** begin Data extract **

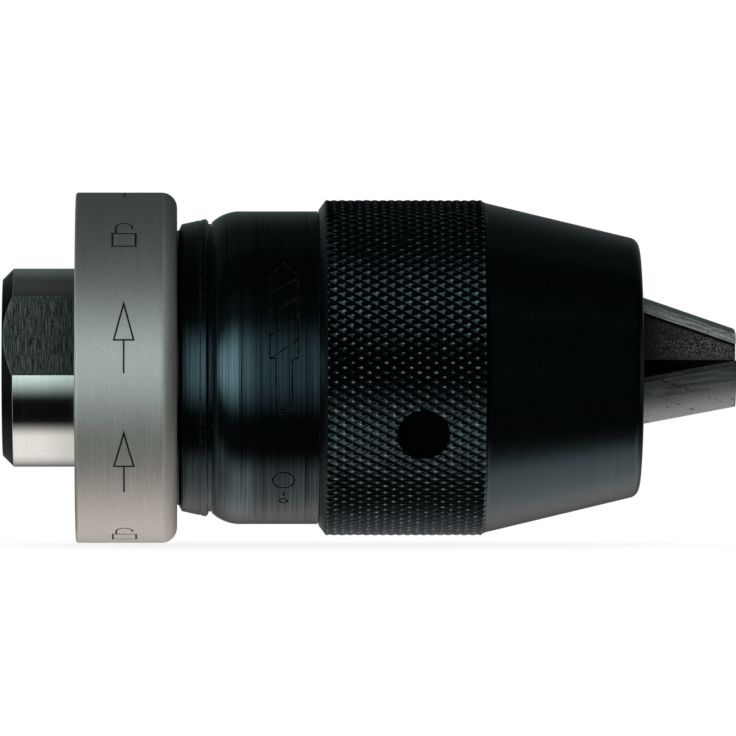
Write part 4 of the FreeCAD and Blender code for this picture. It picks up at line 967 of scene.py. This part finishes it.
def studio_light():
    """A dark studio, given as light from each direction. The camera itself sees plain white.

    A soft cool lamp stands in front, level with the chuck, and a smaller one behind it. Below is a white
    table, above and behind a dim backdrop, and past both ends of the chuck a dim glow. Each is a product
    of steps in the facing angle of a direction, in degrees, and in its part along X.
    """
    world = bpy.data.worlds.new("studio")
    bpy.context.scene.world = world
    tree = Tree(world)
    direction = tree.add("ShaderNodeTexCoord").outputs["Generated"]
    split = tree.add("ShaderNodeSeparateXYZ")
    tree.links.new(direction, split.inputs[0])
    along = split.outputs[0]
    towards = tree.times(split.outputs[1], -1.0)
    facing = tree.times(tree.math("ARCTAN2", split.outputs[2], towards), 180 / math.pi)
    away_from_level = tree.math("ABSOLUTE", facing)
    not_far_left = tree.step(along, -0.99, -0.93)
    not_far_right = tree.step(along, 0.85, 0.55)

    right_half = tree.step(along, 0.34, 0.14, 0.0, 0.8)
    left_half = tree.step(along, 0.0, -0.12, 0.0, 1.4)
    lamp = tree.step(away_from_level, 39.0, 5.0)
    lamp = tree.times(lamp, tree.plus(right_half, left_half), not_far_left)
    rear_lamp = tree.step(away_from_level, 162.0, 176.0)
    rear_lamp = tree.times(rear_lamp, tree.step(along, -0.15, -0.5, 0.12, 1.0), not_far_left)

    table = tree.times(
        tree.step(facing, -65.0, -90.0, 0.0, 0.96),
        tree.step(facing, -170.0, -118.0, 0.12, 1.0),
        tree.step(along, -0.9, -0.7),
        tree.step(along, -0.55, -0.1, 0.45, 1.0),
        tree.step(along, 0.1, 0.42, 1.0, 1.2),
        not_far_right,
    )
    above = tree.plus(
        tree.step(facing, 26.0, 40.0, 0.0, 0.035),
        tree.step(facing, 48.0, 62.0, 0.0, -0.025),
        tree.step(facing, 84.0, 104.0, 0.0, 0.035),
    )
    far = tree.times(
        tree.step(facing, 118.0, 154.0, 0.0, 0.07), tree.step(facing, 180.0, 155.0, 0.4, 1.0)
    )
    backdrop = tree.times(tree.plus(above, far), not_far_left, not_far_right)
    past_ends = tree.step(tree.math("ABSOLUTE", along), 0.92, 0.99, 0.0, END_LIGHT)

    both = tree.add("ShaderNodeAddShader")
    lamps = background(tree, LAMP_COLOUR, tree.plus(lamp, rear_lamp, backdrop))
    whites = background(tree, TABLE_COLOUR, tree.plus(table, past_ends, LEAST_LIGHT))
    tree.links.new(lamps, both.inputs[0])
    tree.links.new(whites, both.inputs[1])
    choose = tree.add("ShaderNodeMixShader")
    tree.links.new(tree.add("ShaderNodeLightPath").outputs["Is Camera Ray"], choose.inputs[0])
    tree.links.new(both.outputs[0], choose.inputs[1])
    tree.links.new(background(tree, PAGE_WHITE), choose.inputs[2])
    output = tree.add("ShaderNodeOutputWorld")
    tree.links.new(choose.outputs[0], output.inputs["Surface"])


def pale_floor():
    """A white table top with a faint contact shadow. Reflections see the studio instead of it."""
    level = cad_box[0].z - FLOOR_GAP * MM
    size = FLOOR_HALF * MM
    mesh = bpy.data.meshes.new("floor")
    corners = [(-size, -size, level), (size, -size, level), (size, size, level), (-size, size, level)]
    mesh.from_pydata(corners, [], [(0, 1, 2, 3)])
    floor = bpy.data.objects.new("floor", mesh)
    bpy.context.scene.collection.objects.link(floor)
    floor.visible_glossy = False
    floor.visible_diffuse = False
    floor.visible_shadow = False
    material = bpy.data.materials.new("floor_white")
    tree = Tree(material)
    shade = tree.add("ShaderNodeAmbientOcclusion", samples=8)
    shade.inputs["Distance"].default_value = SHADOW_REACH * MM
    light = tree.step(shade.outputs["AO"], 0.0, 1.0, SHADOW_WHITE, 1.0)
    glow = tree.add("ShaderNodeEmission")
    tree.links.new(light, glow.inputs["Strength"])
    output = tree.add("ShaderNodeOutputMaterial")
    tree.links.new(glow.outputs[0], output.inputs["Surface"])
    mesh.materials.append(material)


def set_camera():
    """A long lens at the height of the chuck axis, standing left of the middle of its view."""
    camera = bpy.data.cameras.new("camera")
    camera.sensor_width = SENSOR_WIDTH
    camera.lens = SENSOR_WIDTH * CAMERA_DISTANCE / VIEW_WIDTH
    camera.clip_start = NEAREST_SEEN * MM
    camera.clip_end = FARTHEST_SEEN * MM
    holder = bpy.data.objects.new("camera", camera)
    bpy.context.scene.collection.objects.link(holder)
    eye = Vector((CAMERA_PLACE, -CAMERA_DISTANCE, 0.0)) * MM
    aim = Vector((VIEW_CENTRE, 0.0, VIEW_HEIGHT)) * MM
    holder.location = eye
    holder.rotation_euler = (aim - eye).to_track_quat("-Z", "Y").to_euler()
    bpy.context.scene.camera = holder


skins = {"clamping_sleeve": clamping_sleeve_skin(), "chuck_body": chuck_body_skin()}
paint(skins)
studio_light()
pale_floor()
set_camera()
bpy.context.scene.view_settings.view_transform = "Standard"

** end Data extract **

The problem.
Take the data above and return it exactly.

Output below.
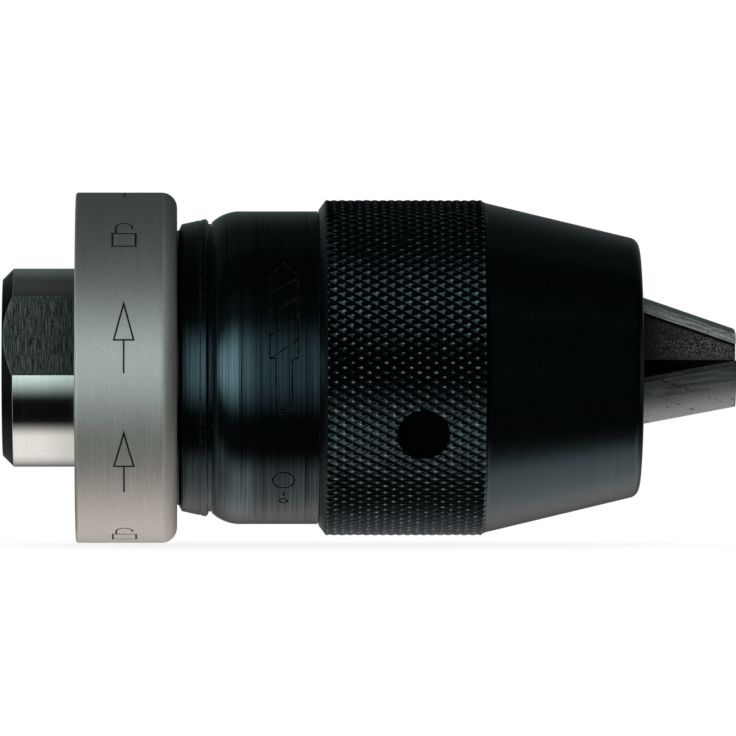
Write part 4 of the FreeCAD and Blender code for this picture. It picks up at line 967 of scene.py. This part finishes it.
def studio_light():
    """A dark studio, given as light from each direction. The camera itself sees plain white.

    A soft cool lamp stands in front, level with the chuck, and a smaller one behind it. Below is a white
    table, above and behind a dim backdrop, and past both ends of the chuck a dim glow. Each is a product
    of steps in the facing angle of a direction, in degrees, and in its part along X.
    """
    world = bpy.data.worlds.new("studio")
    bpy.context.scene.world = world
    tree = Tree(world)
    direction = tree.add("ShaderNodeTexCoord").outputs["Generated"]
    split = tree.add("ShaderNodeSeparateXYZ")
    tree.links.new(direction, split.inputs[0])
    along = split.outputs[0]
    towards = tree.times(split.outputs[1], -1.0)
    facing = tree.times(tree.math("ARCTAN2", split.outputs[2], towards), 180 / math.pi)
    away_from_level = tree.math("ABSOLUTE", facing)
    not_far_left = tree.step(along, -0.99, -0.93)
    not_far_right = tree.step(along, 0.85, 0.55)

    right_half = tree.step(along, 0.34, 0.14, 0.0, 0.8)
    left_half = tree.step(along, 0.0, -0.12, 0.0, 1.4)
    lamp = tree.step(away_from_level, 39.0, 5.0)
    lamp = tree.times(lamp, tree.plus(right_half, left_half), not_far_left)
    rear_lamp = tree.step(away_from_level, 162.0, 176.0)
    rear_lamp = tree.times(rear_lamp, tree.step(along, -0.15, -0.5, 0.12, 1.0), not_far_left)

    table = tree.times(
        tree.step(facing, -65.0, -90.0, 0.0, 0.96),
        tree.step(facing, -170.0, -118.0, 0.12, 1.0),
        tree.step(along, -0.9, -0.7),
        tree.step(along, -0.55, -0.1, 0.45, 1.0),
        tree.step(along, 0.1, 0.42, 1.0, 1.2),
        not_far_right,
    )
    above = tree.plus(
        tree.step(facing, 26.0, 40.0, 0.0, 0.035),
        tree.step(facing, 48.0, 62.0, 0.0, -0.025),
        tree.step(facing, 84.0, 104.0, 0.0, 0.035),
    )
    far = tree.times(
        tree.step(facing, 118.0, 154.0, 0.0, 0.07), tree.step(facing, 180.0, 155.0, 0.4, 1.0)
    )
    backdrop = tree.times(tree.plus(above, far), not_far_left, not_far_right)
    past_ends = tree.step(tree.math("ABSOLUTE", along), 0.92, 0.99, 0.0, END_LIGHT)

    both = tree.add("ShaderNodeAddShader")
    lamps = background(tree, LAMP_COLOUR, tree.plus(lamp, rear_lamp, backdrop))
    whites = background(tree, TABLE_COLOUR, tree.plus(table, past_ends, LEAST_LIGHT))
    tree.links.new(lamps, both.inputs[0])
    tree.links.new(whites, both.inputs[1])
    choose = tree.add("ShaderNodeMixShader")
    tree.links.new(tree.add("ShaderNodeLightPath").outputs["Is Camera Ray"], choose.inputs[0])
    tree.links.new(both.outputs[0], choose.inputs[1])
    tree.links.new(background(tree, PAGE_WHITE), choose.inputs[2])
    output = tree.add("ShaderNodeOutputWorld")
    tree.links.new(choose.outputs[0], output.inputs["Surface"])


def pale_floor():
    """A white table top with a faint contact shadow. Reflections see the studio instead of it."""
    level = cad_box[0].z - FLOOR_GAP * MM
    size = FLOOR_HALF * MM
    mesh = bpy.data.meshes.new("floor")
    corners = [(-size, -size, level), (size, -size, level), (size, size, level), (-size, size, level)]
    mesh.from_pydata(corners, [], [(0, 1, 2, 3)])
    floor = bpy.data.objects.new("floor", mesh)
    bpy.context.scene.collection.objects.link(floor)
    floor.visible_glossy = False
    floor.visible_diffuse = False
    floor.visible_shadow = False
    material = bpy.data.materials.new("floor_white")
    tree = Tree(material)
    shade = tree.add("ShaderNodeAmbientOcclusion", samples=8)
    shade.inputs["Distance"].default_value = SHADOW_REACH * MM
    light = tree.step(shade.outputs["AO"], 0.0, 1.0, SHADOW_WHITE, 1.0)
    glow = tree.add("ShaderNodeEmission")
    tree.links.new(light, glow.inputs["Strength"])
    output = tree.add("ShaderNodeOutputMaterial")
    tree.links.new(glow.outputs[0], output.inputs["Surface"])
    mesh.materials.append(material)


def set_camera():
    """A long lens at the height of the chuck axis, standing left of the middle of its view."""
    camera = bpy.data.cameras.new("camera")
    camera.sensor_width = SENSOR_WIDTH
    camera.lens = SENSOR_WIDTH * CAMERA_DISTANCE / VIEW_WIDTH
    camera.clip_start = NEAREST_SEEN * MM
    camera.clip_end = FARTHEST_SEEN * MM
    holder = bpy.data.objects.new("camera", camera)
    bpy.context.scene.collection.objects.link(holder)
    eye = Vector((CAMERA_PLACE, -CAMERA_DISTANCE, 0.0)) * MM
    aim = Vector((VIEW_CENTRE, 0.0, VIEW_HEIGHT)) * MM
    holder.location = eye
    holder.rotation_euler = (aim - eye).to_track_quat("-Z", "Y").to_euler()
    bpy.context.scene.camera = holder


skins = {"clamping_sleeve": clamping_sleeve_skin(), "chuck_body": chuck_body_skin()}
paint(skins)
studio_light()
pale_floor()
set_camera()
bpy.context.scene.view_settings.view_transform = "Standard"